Data section -
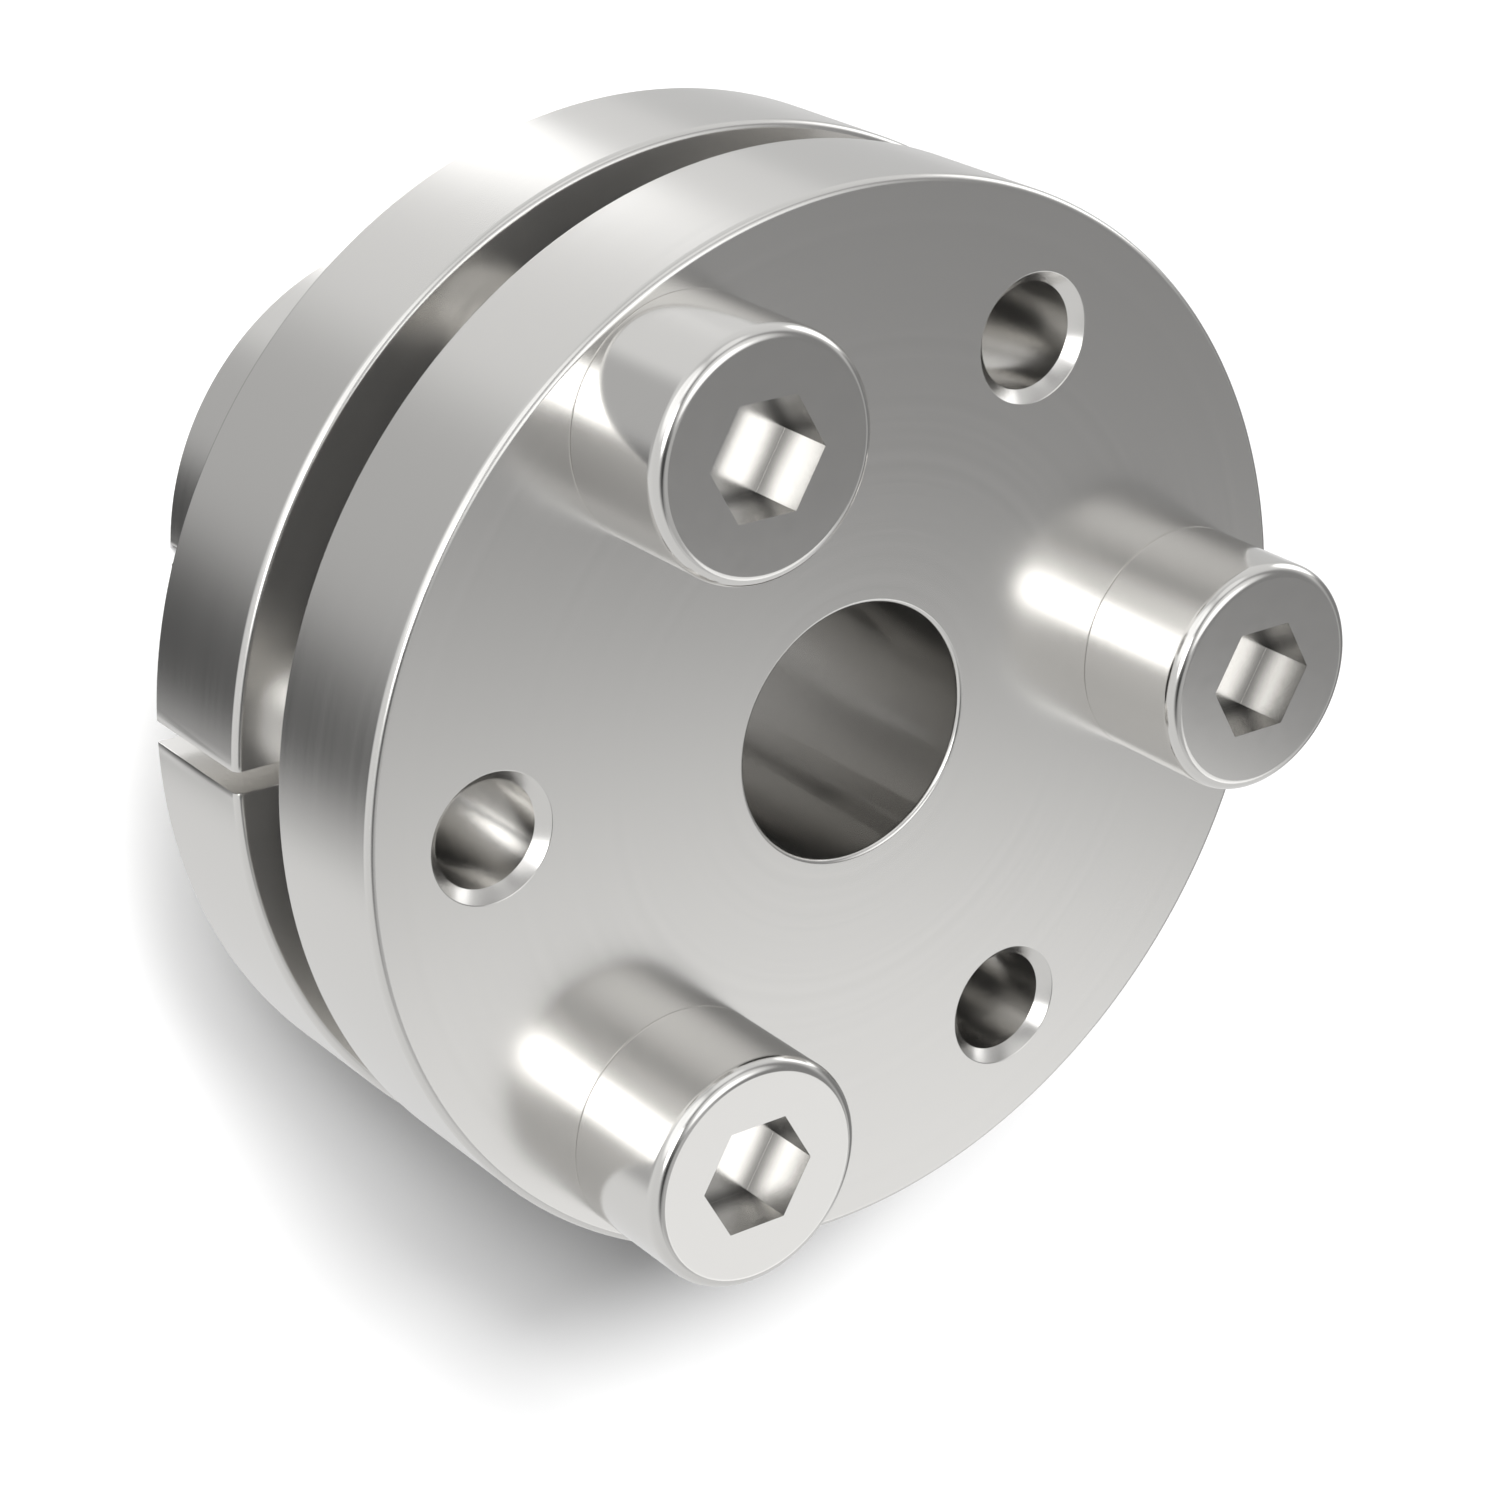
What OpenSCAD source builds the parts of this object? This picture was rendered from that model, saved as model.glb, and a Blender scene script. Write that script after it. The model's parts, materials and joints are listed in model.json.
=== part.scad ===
// Shaft locking assembly: a flanged inner ring with a slotted cone is drawn by three cap screws
// into a flanged outer ring with a matching taper and one slit through its wall.
// The inner ring then grips the shaft and the outer ring grips the bore of the hub.
// The frame stands on the sleeve's free end: +Z is the common axis and points out of the screw heads.

/* [Shaft and sleeve] */
// Diameter of the bore that takes the shaft
bore_d = 6; // [4:0.5:7]
// Outer diameter of the sleeve that fits the hub
sleeve_d = 14; // [13:0.5:15.5]
// Length of the sleeve behind the rear flange
sleeve_len = 9.6; // [7:0.1:16]
// Rounding of the bore's lip in the front face
bore_lip = 0.12; // [0.05:0.01:0.3]
// Lead chamfer at the sleeve's free end
sleeve_chamfer = 0.2; // [0.1:0.05:0.4]

/* [Flanges] */
// Outer diameter of both flanges
flange_d = 25; // [24.5:0.5:30]
// Thickness of the front flange, which carries the screw heads
front_flange_t = 3.6; // [2.5:0.1:5]
// Thickness of the rear flange, which is threaded for the screws
rear_flange_t = 3.5; // [2.5:0.1:4.5]
// Gap between the flanges with the tapers seated
flange_gap = 1.8; // [1.2:0.1:2.4]
// Rounding of each flange's front outer edge
flange_round = 0.18; // [0.1:0.02:0.4]
// Break of each flange's rear outer edge
edge_break = 0.05; // [0.02:0.01:0.15]
// Fillet where the cone and the sleeve meet their flanges
root_round = 0.2; // [0.1:0.05:0.4]

/* [Taper] */
// Angle between the taper and the axis
taper_angle = 4; // [3:0.25:5]
// Diameter of the outer ring's taper at the rear flange's front face
taper_mouth_d = 11; // [10.6:0.1:11.4]
// Radial play between the two tapers, each side
taper_play = 0.02; // [0.01:0.01:0.05]
// How far the cone's tip stays inside the sleeve's free end
tip_inset = 1; // [0.6:0.1:2]
// Chamfer at both ends of the outer ring's taper and at the cone's tip
taper_chamfer = 0.15; // [0.05:0.05:0.3]

/* [Slits] */
// Width of the one slit through the outer ring
outer_slit_w = 0.5; // [0.3:0.05:1]
// Number of slots in the cone
cone_slots = 3; // [2:1:4]
// Width of each slot in the cone
cone_slot_w = 0.6; // [0.4:0.05:0.9]
// Diameter of the relief hole at the closed end of each slot
relief_d = 1.2; // [1:0.1:1.6]
// Distance from the front flange to the centre of the relief holes
relief_set = 3.6; // [2.2:0.1:5]

/* [Screws] */
// Number of clamp screws, with as many jack holes between them
screw_count = 3; // [3:1:3]
// Diameter of the circle that the screws and the jack holes stand on
pitch_circle_d = 19; // [18.6:0.1:19.2]
// Outer diameter of the screw thread
thread_d = 3; // [2.5:0.1:3]
// Length of a screw under its head
screw_len = 8; // [7:0.5:9]
// Diameter of a screw head
head_d = 5.5; // [4.8:0.1:5.6]
// Height of a screw head
head_h = 3; // [2.4:0.1:3.4]
// Rounding of the head's top edge
head_round = 0.3; // [0.1:0.05:0.5]
// Break of the head's bottom edge
head_break = 0.05; // [0.02:0.01:0.1]
// Width across the flats of the hexagon socket
socket_af = 2.5; // [2:0.1:2.6]
// Depth of the hexagon socket
socket_depth = 1.35; // [1:0.05:1.8]
// Chamfer at a screw's tip
tip_chamfer = 0.35; // [0.2:0.05:0.5]
// Radial clearance round a screw in the front flange
screw_clearance = 0.1; // [0.06:0.01:0.2]
// Radial running clearance round a screw in the rear flange's thread
thread_clearance = 0.05; // [0.03:0.01:0.08]
// Core diameter of the jack holes
jack_core_d = 2.46; // [2:0.02:2.6]
// Chamfer at both mouths of each jack hole and each threaded hole
hole_chamfer = 0.27; // [0.1:0.01:0.35]

/* [Hidden] */
$fn = 96;
// How far a cutting shape runs past the face that it cuts
over = 1;
steel = [0.78, 0.77, 0.75];

// Heights of the faces, from the sleeve's free end
rear_flange_back = sleeve_len;
rear_flange_front = rear_flange_back + rear_flange_t;
front_flange_back = rear_flange_front + flange_gap;
front_face = front_flange_back + front_flange_t;
relief_z = front_flange_back - relief_set;

// Radii
bore_r = bore_d / 2;
sleeve_r = sleeve_d / 2;
flange_r = flange_d / 2;
pitch_r = pitch_circle_d / 2;
thread_r = thread_d / 2;
head_r = head_d / 2;
clear_hole_r = thread_r + screw_clearance;
threaded_hole_r = thread_r + thread_clearance;
jack_core_r = jack_core_d / 2;
// A circle through the socket's corners
socket_corner_r = socket_af / 2 / cos(30);

// Angles: the first screw stands on +X and a jack hole stands halfway to the next screw
screw_pitch_angle = 360 / screw_count;
jack_angle = screw_pitch_angle / 2;
// The slit of the outer ring passes under the jack hole opposite the first screw
slit_angle = 180;

// Radius of the outer ring's taper at a height, and of the cone that seats in it
function taper_r(z) = taper_mouth_d / 2 - (rear_flange_front - z) * tan(taper_angle);
function cone_r(z) = taper_r(z) - taper_play;

// Half section of a disc with its front outer edge rounded and its rear outer edge broken
module disc_section(r, low, high, round, chamfer) {
    translate([0, low + chamfer]) square([r, high - low - chamfer - round]);
    translate([0, low]) square([r - chamfer, high - low - round]);
    translate([0, high - round]) square([r - round, round]);
    translate([r - round, high - round]) circle(round);
    polygon([[r - chamfer, low], [r, low + chamfer], [r - chamfer, low + chamfer]]);
}

// Fillet in the corner between a shaft of radius r and the back of a flange above it
module root_section(r, z, round) {
    difference() {
        translate([r - round, z - round]) square([2 * round, 2 * round]);
        translate([r + round, z - round]) circle(round);
        translate([r, z - round - over]) square([round + over, over]);
    }
}

// Places its children at every screw, or at every jack hole, of the pitch circle
module on_pitch_circle(start) {
    for (i = [0 : screw_count - 1])
        rotate([0, 0, start + i * screw_pitch_angle]) translate([pitch_r, 0, 0]) children();
}

// A hole of radius r between two heights, with a chamfer at each mouth
module chamfered_hole(r, low, high) {
    translate([0, 0, low - over]) cylinder(r = r, h = high - low + 2 * over);
    translate([0, 0, high - hole_chamfer]) cylinder(r1 = r, r2 = r + hole_chamfer, h = hole_chamfer);
    translate([0, 0, high]) cylinder(r = r + hole_chamfer, h = over);
    translate([0, 0, low]) cylinder(r1 = r + hole_chamfer, r2 = r, h = hole_chamfer);
    translate([0, 0, low - over]) cylinder(r = r + hole_chamfer, h = over);
}

// Half section of the inner ring's flange and cone, before it is bored
module inner_outline() {
    disc_section(flange_r, front_flange_back, front_face, flange_round, edge_break);
    polygon([
        [0, tip_inset],
        [cone_r(tip_inset) - taper_chamfer, tip_inset],
        [cone_r(tip_inset + taper_chamfer), tip_inset + taper_chamfer],
        [cone_r(front_flange_back), front_flange_back],
        [cone_r(front_flange_back), front_flange_back + front_flange_t / 2],
        [0, front_flange_back + front_flange_t / 2]
    ]);
    root_section(cone_r(front_flange_back), front_flange_back, root_round);
}

// Half section of what the boring tool takes away, with a rounded lip in the front face
module bore_section() {
    square([bore_r, front_face + over]);
    polygon([
        [0, tip_inset],
        [bore_r + taper_chamfer, tip_inset],
        [bore_r, tip_inset + taper_chamfer],
        [0, tip_inset + taper_chamfer]
    ]);
    difference() {
        translate([0, front_face - bore_lip]) square([bore_r + bore_lip, bore_lip + over]);
        translate([bore_r + bore_lip, front_face - bore_lip]) circle(bore_lip);
    }
}

// One slot of the cone: it opens at the tip and ends in a round relief hole
module cone_slot() {
    slot_top = relief_z - tip_inset;
    reach = cone_r(front_flange_back) + over;
    translate([0, -cone_slot_w / 2, tip_inset - over]) cube([reach, cone_slot_w, slot_top + over]);
    translate([0, 0, relief_z]) rotate([0, 90, 0]) cylinder(d = relief_d, h = reach);
}

module inner_taper_ring() {
    color(steel)
    difference() {
        rotate_extrude()
        difference() {
            inner_outline();
            bore_section();
        }
        for (i = [0 : cone_slots - 1]) rotate([0, 0, slit_angle + i * 360 / cone_slots]) cone_slot();
        on_pitch_circle(0)
            translate([0, 0, front_flange_back - over]) cylinder(r = clear_hole_r, h = front_flange_t + 2 * over);
        on_pitch_circle(jack_angle) chamfered_hole(jack_core_r, front_flange_back, front_face);
    }
}

// Half section of the outer ring's flange and sleeve, before the taper is bored
module outer_outline() {
    disc_section(flange_r, rear_flange_back, rear_flange_front, flange_round, edge_break);
    polygon([
        [0, 0],
        [sleeve_r - sleeve_chamfer, 0],
        [sleeve_r, sleeve_chamfer],
        [sleeve_r, rear_flange_back + rear_flange_t / 2],
        [0, rear_flange_back + rear_flange_t / 2]
    ]);
    root_section(sleeve_r, rear_flange_back, root_round);
}

// Half section of the taper inside the outer ring, with a chamfer at each end
module taper_section() {
    polygon([
        [0, -over],
        [taper_r(0) + taper_chamfer, -over],
        [taper_r(0) + taper_chamfer, 0],
        [taper_r(taper_chamfer), taper_chamfer],
        [taper_r(rear_flange_front - taper_chamfer), rear_flange_front - taper_chamfer],
        [taper_r(rear_flange_front) + taper_chamfer, rear_flange_front],
        [taper_r(rear_flange_front) + taper_chamfer, rear_flange_front + over],
        [0, rear_flange_front + over]
    ]);
}

module outer_slit_ring() {
    color(steel)
    difference() {
        rotate_extrude()
        difference() {
            outer_outline();
            taper_section();
        }
        rotate([0, 0, slit_angle]) translate([0, -outer_slit_w / 2, -over])
            cube([flange_r + over, outer_slit_w, rear_flange_front + 2 * over]);
        on_pitch_circle(0) chamfered_hole(threaded_hole_r, rear_flange_back, rear_flange_front);
    }
}

// A cap screw with its seat at height 0: a corner of its socket points away from the common axis
module cap_screw() {
    difference() {
        rotate_extrude() {
            disc_section(head_r, 0, head_h, head_round, head_break);
            polygon([
                [0, -screw_len],
                [thread_r - tip_chamfer, -screw_len],
                [thread_r, tip_chamfer - screw_len],
                [thread_r, head_h / 2],
                [0, head_h / 2]
            ]);
        }
        translate([0, 0, head_h - socket_depth])
            cylinder(r = socket_corner_r, h = socket_depth + over, $fn = 6);
    }
}

// The screw of a given place on the pitch circle, seated on the front face
module clamp_screw(place) {
    color(steel)
    rotate([0, 0, place * screw_pitch_angle]) translate([pitch_r, 0, front_face]) cap_screw();
}

inner_taper_ring();
outer_slit_ring();
clamp_screw(0);  // clamp_screw_1
clamp_screw(1);  // clamp_screw_2
clamp_screw(2);  // clamp_screw_3
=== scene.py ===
import json
import math

import bpy
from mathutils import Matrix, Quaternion, Vector


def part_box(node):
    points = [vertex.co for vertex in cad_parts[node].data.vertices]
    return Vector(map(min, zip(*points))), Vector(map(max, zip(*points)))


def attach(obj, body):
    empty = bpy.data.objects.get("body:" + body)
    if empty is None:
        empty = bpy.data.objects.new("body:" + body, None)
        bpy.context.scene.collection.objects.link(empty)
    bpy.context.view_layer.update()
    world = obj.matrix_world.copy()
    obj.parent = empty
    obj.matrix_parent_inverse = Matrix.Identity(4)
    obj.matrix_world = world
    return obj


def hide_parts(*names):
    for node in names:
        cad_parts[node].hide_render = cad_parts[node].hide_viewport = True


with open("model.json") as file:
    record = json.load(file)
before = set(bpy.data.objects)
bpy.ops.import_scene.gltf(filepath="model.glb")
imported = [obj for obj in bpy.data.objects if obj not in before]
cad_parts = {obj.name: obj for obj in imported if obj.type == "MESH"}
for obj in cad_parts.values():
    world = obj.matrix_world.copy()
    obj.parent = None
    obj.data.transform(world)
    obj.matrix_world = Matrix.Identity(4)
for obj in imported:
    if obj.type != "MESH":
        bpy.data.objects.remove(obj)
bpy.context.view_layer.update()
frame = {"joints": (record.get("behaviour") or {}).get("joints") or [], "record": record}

# The view
# The camera looks down on the screw heads from beyond the slit. It is rolled, so that the axis of the
# part runs from the sleeve at the upper left of the picture to the heads at the lower right.
camera_place = Vector((-0.04793, 0.033648, 0.078481))
camera_aim = Vector((-0.00023, -0.001631, 0.015))
camera_roll = math.radians(119.118)
camera_lens = 91.071

camera_data = bpy.data.cameras.new("camera")
camera_data.sensor_width = 36
camera_data.lens = camera_lens
camera_data.clip_start = 0.005
camera_data.clip_end = 10
camera = bpy.data.objects.new("camera", camera_data)
bpy.context.scene.collection.objects.link(camera)
camera.location = camera_place
camera.rotation_mode = "QUATERNION"
camera_turn = (camera_aim - camera_place).to_track_quat("-Z", "Y")
camera.rotation_quaternion = camera_turn @ Quaternion((0, 0, 1), camera_roll)
bpy.context.scene.camera = camera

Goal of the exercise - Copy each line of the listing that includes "before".

Task response -
// Half section of the inner ring's flange and cone, before it is bored
// Half section of the outer ring's flange and sleeve, before the taper is bored
before = set(bpy.data.objects)
imported = [obj for obj in bpy.data.objects if obj not in before]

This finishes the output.